Understanding you to be a distinguished algebraist (that is, distinguished from other algebraists by different face, different height, etc.), I beg to submit to you a difficulty which distresses me much.

If x and y are each equal to 1, it is plain that

2 * (x^2 - y^2) = 0, and also that 5 * (x - y) = 0.

Hence 2 * (x^2 - y^2) = 5 * (x - y).

Now divide each side of this equation by (x - y).

Then 2 * (x + y) = 5.

But (x + y) = (1 + 1), i.e. = 2. So that 2 * 2 = 5.

Ever since this painful fact has been forced upon me, I have not slept more than 8 hours a night, and have not been able to eat more than 3 meals a day.

I trust you will pity me and will kindly explain the difficulty to Your obliged,

Lewis Carroll.

1 comments

> Now divide each side of this equation by (x - y)

You can't divide by 0 you just get nonsense.

that's not really the point because we are dealing with algebra and not the numberical values.

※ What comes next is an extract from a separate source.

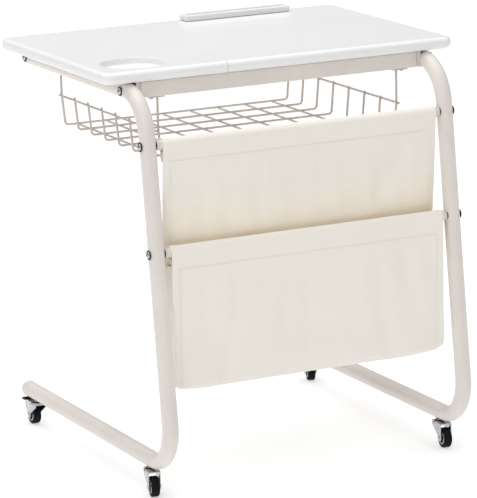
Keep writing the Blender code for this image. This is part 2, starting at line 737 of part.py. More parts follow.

The error is the assumption that (x-y)^2 equals (x^2-y^2), which is not the case.
Hmm, no. Look again. It's using the fact that (x^2 - y^2) = (x - y)(x + y), which is the case, and a common enough identity (“the difference of two squares“) that it's used without remark here.

The problem really is that you can't divide by zero, even in an algebraic expression.

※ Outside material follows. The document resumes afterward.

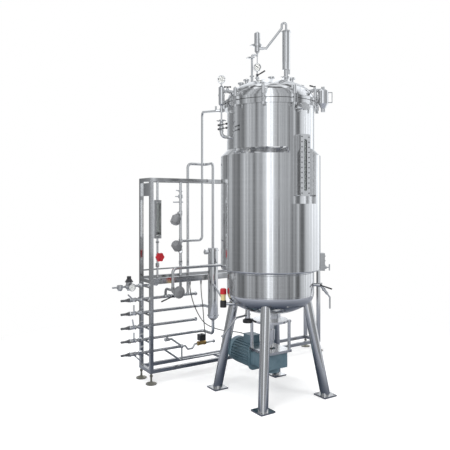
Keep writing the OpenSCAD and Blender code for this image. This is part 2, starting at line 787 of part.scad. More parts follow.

A simpler example of this phenomenon (which blew my mind when I first encountered it) occurs with the equation x = x^2. If you divide by x, you get x = 1, which is a solution to the equation, but where did the other solution x = 0 go??

Whenever you divide an equation by an algebraic expression, you need to consider the possibility of that expression being zero and treat it as a special case. So in the case of x = x^2, you can reason as follows: maybe x = 0, in which case … what … ah yes, that's a solution! Or maybe x ≠ 0, in which case we can divide by it and get x = 1. That doesn't contradict the assumption x ≠ 0, so it's okay, and x = 1 is the other solution.

It is the case, since it was a premise that x and y are both 1. So the two things you list are both 0, so they are equal, given the premise.

So, the actual problem is dividing by zero. Your assumption that "we are dealing with algebra and not numerical values" is false because it completely ignores the "if x and y = 1" part.